Некромантка
Шрифт:
Это место было обителью боли и страданий. Смерть здесь устроила себе комнату развлечений. С разных сторон до девушки доносились шепотки с просьбами о помощи, крики, стоны и молебны. Она не могла понять, кажется ли ей это или на самом деле сейчас здесь кто-то есть. Как только она начинала прислушиваться, голоса обрывались. Как только она хотела окликнуть, шепотки исчезали. Тишина вновь обрушивалась на нее мощной
Девочка не могла рыдать, беспомощные слезы застывали на щеках и носу, не успевая скатиться до земли.
Собрав все силы, что были в ней, она едва слышно начала говорить, шевеля застывшими губами. Подбородок не слушался, как и язык. Слова были вялыми, но они были единственным, на что уповала девочка.
— Всесильный Боже, хранитель мой святый, ко благому деянию настави и на путь спасения направи миня, от всякого зла сохрани…
— От всякого зла.
Над самым ее ухом раздался тихий и быстрый клекочущий голос. У девочки во рту мгновенно пересохло, а сердце заколотилось где-то в районе желудка, грозясь лопнуть в сию же минуту.
Она поняла, что все это время оно сидело совсем рядом с ней, сидело и чего-то ждало. Может, нюхало, а может прислушивалось к биению ее сердца.
Когда он произнес эти быстрые слова, он услышал испуганный трепет детского сердечка и восторженно заверещал на всю свою берлогу.
Девочка зарыдала, подхватив эхо ужасного возгласа, и тоже закричала. Только после этого он коснулся ее своими когтистыми руками с четырьмя пальцами. Если бы было светло, она бы увидела, что пальцы его были узловатыми, длинными и серыми, с крепкими темными грязными когтями.
Он стал впиваться ими, не спеша в плоть ног, но девчонка рыдала лишь от страха, боли она почти не чувствовала. Ему это не нравилось. Он стал резать нежную кожу на руках, то проведя по запястью, то ткнув в сгиб локтя, то протянув когтем по плечу. Подбираясь все ближе к корпусу, он причинял все больше ощутимой боли.
Разорвав рубашку, он впился пальцами под ребра, заставляя девочку огласить пещеру ужасным хриплым криком, срывающимся на визг. Ворочая пальцами в ее животе, он каждый раз восторженно клекотал. Вынимал пальцы из теплой плоти, облизывал их и вновь запускал в небольшую дыру в животе.
Девчонка пару раз отключалась, но существо что-то сделало, чтобы она не умерла
Сколько это длилось, девочка не знала, она не могла считать время, она ничего не могла, рассудок подводил, она могла лишь чувствовать боль и холод. Спасение ждать было бессмысленно. Она отрешилась от всего, и даже боль вскоре стала не такой отчетливой. Может это и есть момент смерти? Когда все ощущения и эмоции притупляются? Она осязала лишь источник энергии рядом с собой, он был счастлив и мерцал светло-синими оттенками с перламутровыми переливами… Это было красиво. Такого девочка еще не видела.

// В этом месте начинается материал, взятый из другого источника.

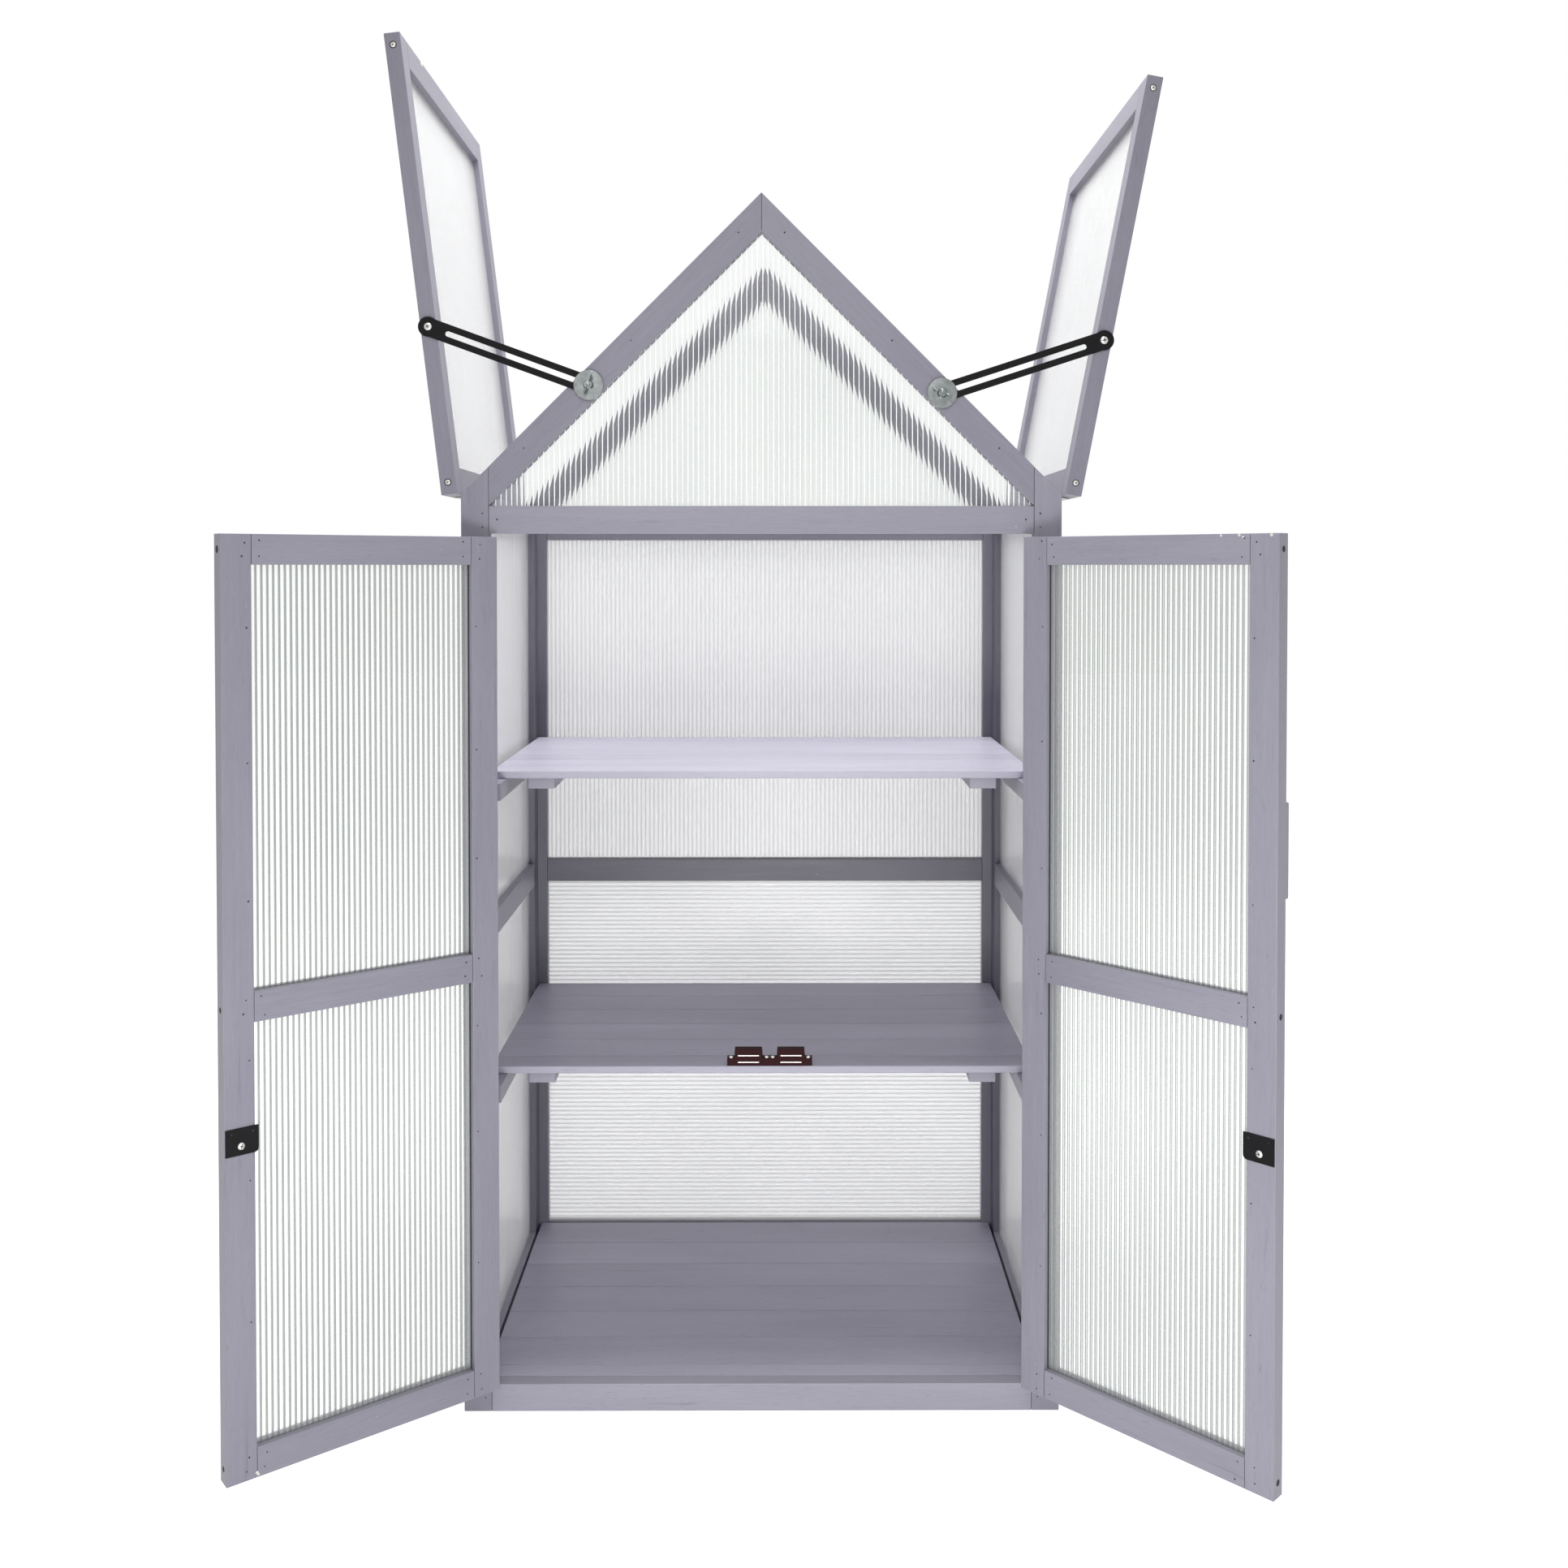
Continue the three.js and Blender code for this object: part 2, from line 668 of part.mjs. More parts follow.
function stayShape(side) {
  const turn = side > 0 ? Math.PI : 0;
  const far = -side * openChord;
  const half = stayWidth / 2;
  const meet = Math.asin(half / stayHeadRadius);
  const shape = new THREE.Shape();
  shape.absarc(0, 0, stayHeadRadius, turn + meet, turn + 2 * Math.PI - meet, false);
  shape.absarc(far, 0, half, turn - Math.PI / 2, turn + Math.PI / 2, false);
  shape.closePath();
  const hole = new THREE.Path();
  hole.absarc(0, 0, stayPinRadius + stayPlay, 0, 2 * Math.PI, true);
  const slot = new THREE.Path();
  const near = -side * (slotStart + slotWidth / 2);
  slot.absarc(near, 0, slotWidth / 2, turn + Math.PI * 3 / 2, turn + Math.PI / 2, true);
  slot.absarc(far, 0, slotWidth / 2, turn + Math.PI / 2, turn - Math.PI / 2, true);
  slot.closePath();
  shape.holes.push(hole, slot);
  return shape;
}

function stay(parent, word, side) {
  const screw = stayScrewPlace(word, side);
  const bolt = stayBoltPlace(word, side);
  const group = new THREE.Group();
  group.position.set(screw.x, 0, screw.z);
  group.rotation.y = -side * Math.atan2(screw.z - bolt.z, Math.abs(screw.x - bolt.x));
  parent.add(group);
  const y = [frontFace - stayPlay - stayThick, frontFace - stayPlay];
  addPiece(group, `${word}_lid_stay`, slab(stayShape(side), y), colours.blackSteel);
}

// A bolt with a broad washer and a winged head, turned into the rafter
function wingBolt(parent, word, side) {
  const { x, z } = stayBoltPlace(word, side);
  const washerBack = frontFace - stayPlay - stayThick - jointGap;
  const washerFront = washerBack - washerThick;
  const hubFront = washerFront - wingHubHeight;
  const lift = wingHubRadius / 2;
  let solid = roundY(boltRadius, x, z, [washerBack - weldDepth, frontFace + boltBuried]);
  solid = solid.add(roundY(washerRadius, x, z, [washerFront, washerBack], 2 * roundSides));
  solid = solid.add(roundY(wingHubRadius, x, z, [hubFront, washerFront + weldDepth / 2]));
  for (const way of [-1, 1]) {
    const outline = [
      [0, washerFront - lift],
      [way * wingSpan, hubFront],
      [way * wingSpan, washerFront - wingRise],
      [way * wingHubRadius, hubFront],
      [0, hubFront],
    ];
    solid = solid.add(wing(outline, x, z));
  }
  addPiece(parent, `${word}_stay_bolt`, solid, colours.zinc);
}

// A flat wing from an outline of [x, y] points about the bolt
function wing(outline, x, z) {
  const points = outline.map(([across, y]) => new THREE.Vector2(across, y));
  if (THREE.ShapeUtils.isClockWise(points)) {
    points.reverse();
  }
  const geometry = new THREE.ExtrudeGeometry(new THREE.Shape(points), { depth: wingThick, bevelEnabled: false });
  geometry.translate(x, 0, z - wingThick / 2);
  return toSolid(geometry);
}

// The whole greenhouse

const greenhouse = new THREE.Group();
frontFrame(greenhouse);
rearFrame(greenhouse);
floorDeck(greenhouse);
shelf(greenhouse, 'upper');
shelf(greenhouse, 'lower');
magneticCatch(greenhouse);
for (const [word, side] of [['left', -1], ['right', 1]]) {
  sideFrame(greenhouse, word, side);
  const leaf = door(greenhouse, word, side);
  if (word === 'right') {
    doorHandle(leaf, side);
  }
  lid(greenhouse, word, side);
  stay(greenhouse, word, side);
  wingBolt(greenhouse, word, side);
}

export default greenhouse;
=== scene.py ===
"""Looks of a tall wooden mini greenhouse with a gabled roof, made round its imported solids."""
import json
import math
import random

import bmesh
import bpy
from mathutils import Matrix, Vector

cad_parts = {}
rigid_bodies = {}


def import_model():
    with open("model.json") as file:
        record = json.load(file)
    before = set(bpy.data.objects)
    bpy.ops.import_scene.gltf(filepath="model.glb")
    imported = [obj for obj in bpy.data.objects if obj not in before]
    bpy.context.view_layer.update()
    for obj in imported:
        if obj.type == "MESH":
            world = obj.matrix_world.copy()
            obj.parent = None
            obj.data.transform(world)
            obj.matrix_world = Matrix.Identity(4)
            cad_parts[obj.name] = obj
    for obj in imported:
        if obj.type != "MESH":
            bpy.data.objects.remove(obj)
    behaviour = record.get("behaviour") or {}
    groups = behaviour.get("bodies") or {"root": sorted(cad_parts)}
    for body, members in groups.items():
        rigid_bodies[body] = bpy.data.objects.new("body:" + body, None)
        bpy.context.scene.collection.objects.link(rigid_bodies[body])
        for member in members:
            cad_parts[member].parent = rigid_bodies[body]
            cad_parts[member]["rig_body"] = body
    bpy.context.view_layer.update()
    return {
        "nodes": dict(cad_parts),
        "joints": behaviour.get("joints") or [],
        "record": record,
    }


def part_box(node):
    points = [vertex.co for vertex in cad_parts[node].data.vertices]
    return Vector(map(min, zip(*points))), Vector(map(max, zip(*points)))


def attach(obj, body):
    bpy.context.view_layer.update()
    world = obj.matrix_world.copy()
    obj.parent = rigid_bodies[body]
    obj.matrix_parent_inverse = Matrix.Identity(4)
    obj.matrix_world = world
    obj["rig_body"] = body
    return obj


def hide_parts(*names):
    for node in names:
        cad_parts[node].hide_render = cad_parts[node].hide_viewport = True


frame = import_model()
nodes = frame["nodes"]

X, Y, Z = Vector((1, 0, 0)), Vector((0, 1, 0)), Vector((0, 0, 1))
SIDES = {"left": -1, "right": 1}

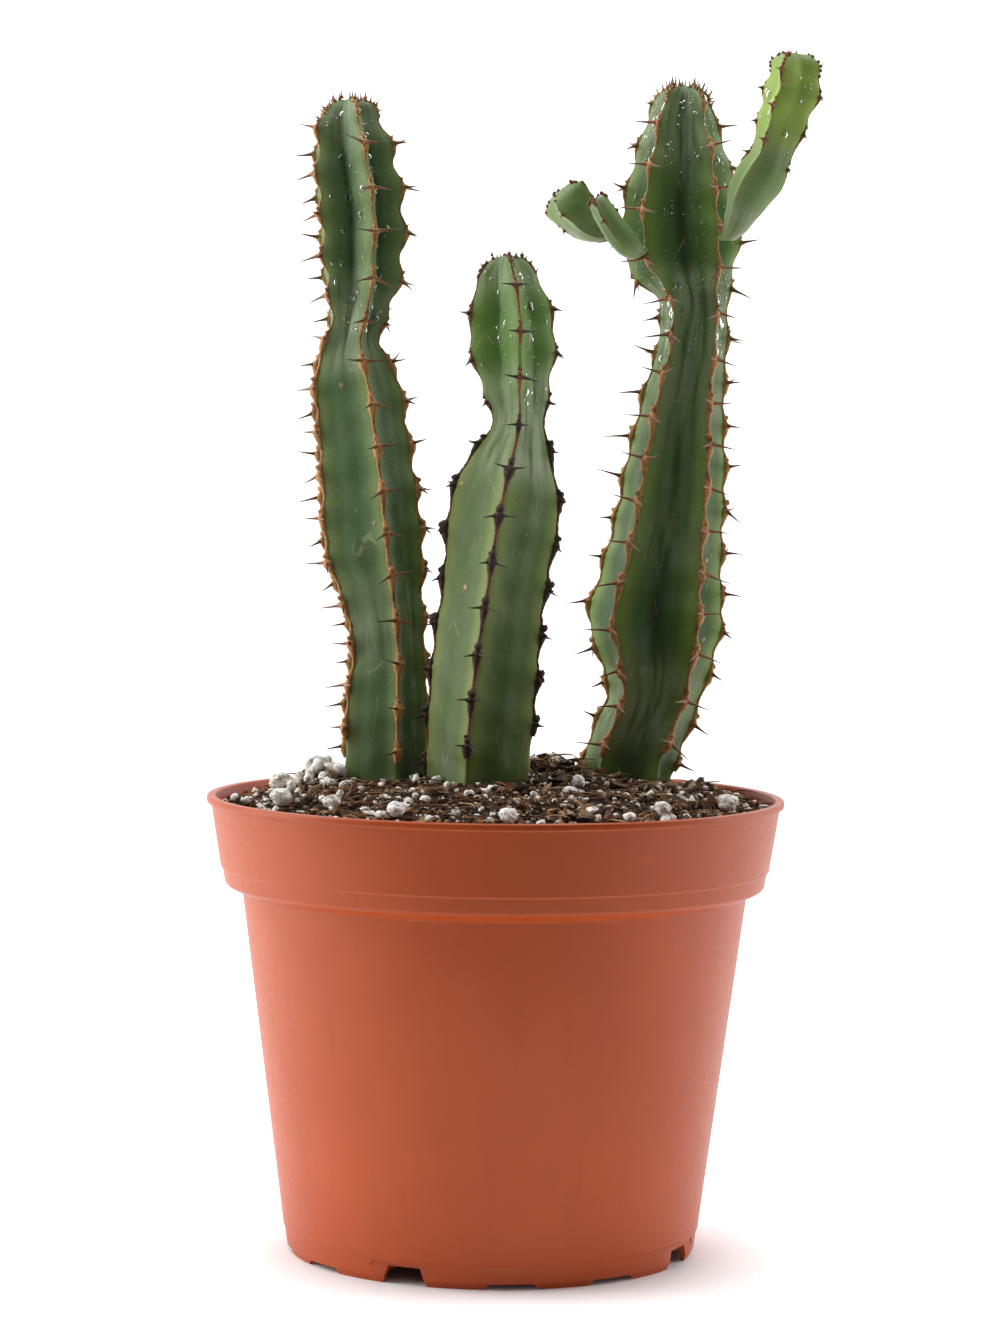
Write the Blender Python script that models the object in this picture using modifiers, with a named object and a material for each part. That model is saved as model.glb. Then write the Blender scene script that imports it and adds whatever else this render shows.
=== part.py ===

Но вскоре существо перестало радостно сиять, он стал нервничать, более жестко и требовательно впиваясь когтями в плоть бедер и боков. Он больше не чувствовал острого вкуса страха, что ему так нравился. Жертва иссякла, а ему хотелось еще. Он стал нервничать.
Девчонка видела во тьме его мерцание и переливы, чувствовала силу, и вкусную и теплую энергию. Она потянулась, как ей казалось, руками, чтобы потрогать, согреться, но на самом деле она даже не шелохнулась.
Дед Морок встрепенулся, заворчал тревожно, ерзая рядом с девочкой. Где-то снаружи засвистел в тон ему ветер. Существо вдруг стало издавать недовольные звуки, попятилось, рухнуло на зад, стало отползать и взвыло страшным визгом, а потом рвануло к девчонке, желая добить поскорее эту маленькую заразу, что тянула из него силы. Грязные «надписи» на ее спине слабо мерцали голубоватым оттенком.
Дед Морок успел подскочить к ней и рухнул прямо на юное изуродованное тело без сил. Глаза перестали светиться, как и надписи на спине девочки. Вновь наступила тишина, но не такая как была до этого. Откуда-то доносился свист разбуженного ветра. Снаружи, где бы они сейчас не находились, затихала вьюга, которая закончилась так же быстро, как и началась.
В этой спокойной тиши девочка открыла свои голубые глаза, чтобы взглянуть на мир по-новому.